If only the Seattle Seahawks had Russell Wilson at quarterback on Sunday, they might still be alone in first place in the NFC West and not trying to tighten the lug nuts while the rig rolls downhill.
If only it had been Wilson back there slinging, another fourth-quarter comeback would have materialized like magic instead of two killing turnovers.
That just couldn’t have been Wilson missing on the long balls that are his métier, ignoring his best target, forcing passes when he needed to use his legs, taking too much time at the line, sliding instead of running out of bounds to save clock.
Who was that guy, anyway?
Didn’t he used to be Russell Wilson?
Here everyone was prepared – as usual – to leave the blame on Seattle’s doughy defense for Sunday’s loss to the Los Angeles Rams at their decadent new palace in Inglewood, only to check the scoreboard and see the final was 23-16.
Turns out this week it was the D that had to be perfect to overcome the quarterback – and maybe the head coach, too.
“I’m not going to make it complicated,” Wilson said in his debriefing. “It’s not on anybody but me.”
But what has the 12s at sixes and sevens this morning is that this was no one-off. For five weeks of the NFL season, Wilson was indeed in MVP form – spectacular, if not flawless. Since the open week, the Seahawks have lost three of four, and while Wilson may have done enough to pull out a couple of those, it’s the cumulative that’s a concern.
Seven interceptions in those three losses. Three other lost fumbles. And beyond the giveaways on Sunday, some curious decision-making that gives pause.
Last month, he was filing trademark papers on the slogan, “Let Russ Cook.” This month, he might want to copyright “My Bad.”
This was all distilled, of course, in the second quarter when the Seahawks were envisioning another wild shootout.
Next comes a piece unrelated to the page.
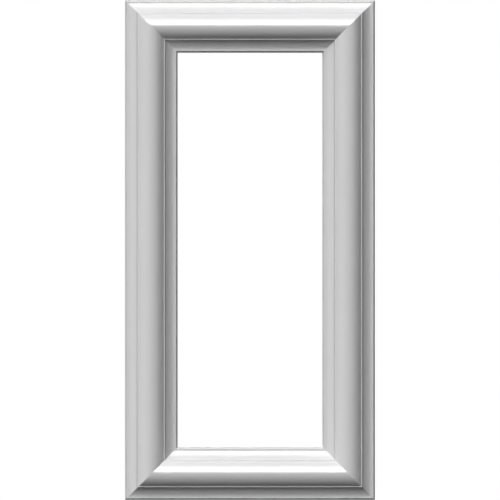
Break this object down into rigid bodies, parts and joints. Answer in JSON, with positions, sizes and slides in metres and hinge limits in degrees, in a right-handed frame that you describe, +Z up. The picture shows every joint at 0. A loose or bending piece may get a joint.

They trailed 17-10 but had seen the defense unaccountably rise up with a big play – a blitzing (what else?) Jamal Adams stripping Rams quarterback Jared Goff and setting Seattle up on the L.A. 27.
Two plays later, with the pocket collapsing, Wilson stepped through the rush and into a sea of green – but instead of running for a certain first down and a likely spot inside the 10, he tried to sneak a pass to tight end Will Dissly in the left end zone. Rams cornerback Darious Williams gobbled it up instead.
“I should have just took off and ran it,” Wilson admitted. “I saw Dissly sneak out early and I thought I still had him. Just a bad decision is all that was.”
The Rams didn’t wind up with any points out of it, or either of the other two Wilson turnovers – in which a low snap and a stunning layout by Williams were equally contributing factors. But, as noted, the turnovers were merely part of the problem. Wilson’s sharpness and judgment were shaky all day, heightened by the Rams’ ferocious pass rush, some slippage from the offensive line and the injuries that have Seattle resorting to fourth and fifth-string running backs.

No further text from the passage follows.